§ Objective: Write out the material below again, unchanged.

§ Dataset content:
____

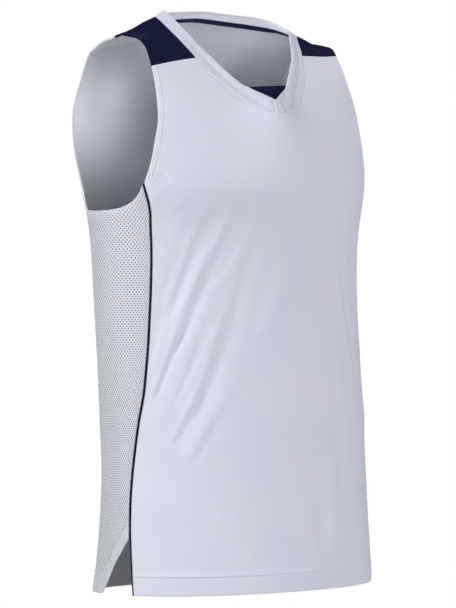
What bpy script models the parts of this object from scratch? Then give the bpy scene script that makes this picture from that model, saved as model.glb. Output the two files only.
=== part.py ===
"""Sleeveless basketball jersey in its worn shape, with one closed solid for each sewn piece.

Metres, +Z up. The front faces -Y and the wearer's left is +X. The origin lies between the side
neck points, at the height where the shoulders carry the cloth.
"""

import bpy
import bmesh
import numpy as np

# Driving sizes, metres
WALL = 0.0016
BAND_WALL = 0.0022
THIN_WALL = 0.0011
SEAM_GAP = 0.0003
HEM_RAISE = 0.0006
ARM_HEM_RAISE = 0.0005
TAPE_WIDTH = 0.0090
TAPE_ABOVE = 0.0025
TAPE_BEHIND = 0.0011
PIPING_HALF = 0.0015
PIPING_EDGE_HALF = 0.0008
PIPING_CROWN = 0.0011
CM = 0.01
SMOOTH_ANGLE = 50

# Cloth colours, linear red, green, blue, with roughness
WHITE_KNIT = (0.66, 0.68, 0.74, 0.62)
WHITE_MESH = (0.60, 0.62, 0.67, 0.70)
WHITE_RIB = (0.64, 0.65, 0.71, 0.66)
NAVY = (0.006, 0.010, 0.036, 0.58)

# Rings of the worn shape, from the hem up to the shoulder ridge, in centimetres.
# side is the height at the side line, and the rises lift the centre front and centre back above it.
# lean and sway move a ring along Y and X. crest is how far the centre front stands forward.
# tilt is how much lower the wearer's left lies beside the neck. curve shapes the back rise.
RING_COLUMNS = ("side", "half", "front", "back", "front_rise", "back_rise", "lean", "sway",
                "front_square", "back_square", "crest", "tilt", "curve")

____

§ The answer:
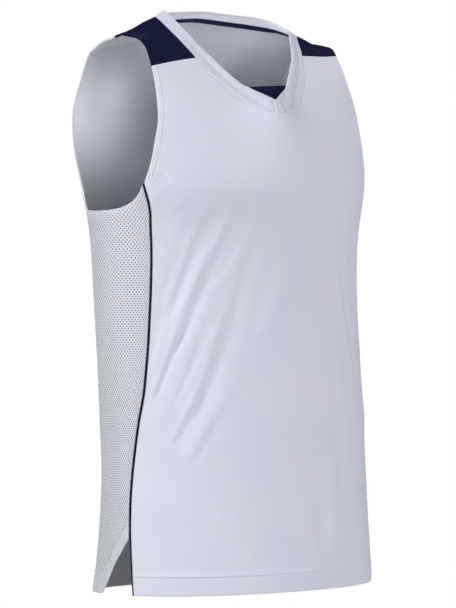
What bpy script models the parts of this object from scratch? Then give the bpy scene script that makes this picture from that model, saved as model.glb. Output the two files only.
=== part.py ===
"""Sleeveless basketball jersey in its worn shape, with one closed solid for each sewn piece.

Metres, +Z up. The front faces -Y and the wearer's left is +X. The origin lies between the side
neck points, at the height where the shoulders carry the cloth.
"""

import bpy
import bmesh
import numpy as np

# Driving sizes, metres
WALL = 0.0016
BAND_WALL = 0.0022
THIN_WALL = 0.0011
SEAM_GAP = 0.0003
HEM_RAISE = 0.0006
ARM_HEM_RAISE = 0.0005
TAPE_WIDTH = 0.0090
TAPE_ABOVE = 0.0025
TAPE_BEHIND = 0.0011
PIPING_HALF = 0.0015
PIPING_EDGE_HALF = 0.0008
PIPING_CROWN = 0.0011
CM = 0.01
SMOOTH_ANGLE = 50

# Cloth colours, linear red, green, blue, with roughness
WHITE_KNIT = (0.66, 0.68, 0.74, 0.62)
WHITE_MESH = (0.60, 0.62, 0.67, 0.70)
WHITE_RIB = (0.64, 0.65, 0.71, 0.66)
NAVY = (0.006, 0.010, 0.036, 0.58)

# Rings of the worn shape, from the hem up to the shoulder ridge, in centimetres.
# side is the height at the side line, and the rises lift the centre front and centre back above it.
# lean and sway move a ring along Y and X. crest is how far the centre front stands forward.
# tilt is how much lower the wearer's left lies beside the neck. curve shapes the back rise.
RING_COLUMNS = ("side", "half", "front", "back", "front_rise", "back_rise", "lean", "sway",
                "front_square", "back_square", "crest", "tilt", "curve")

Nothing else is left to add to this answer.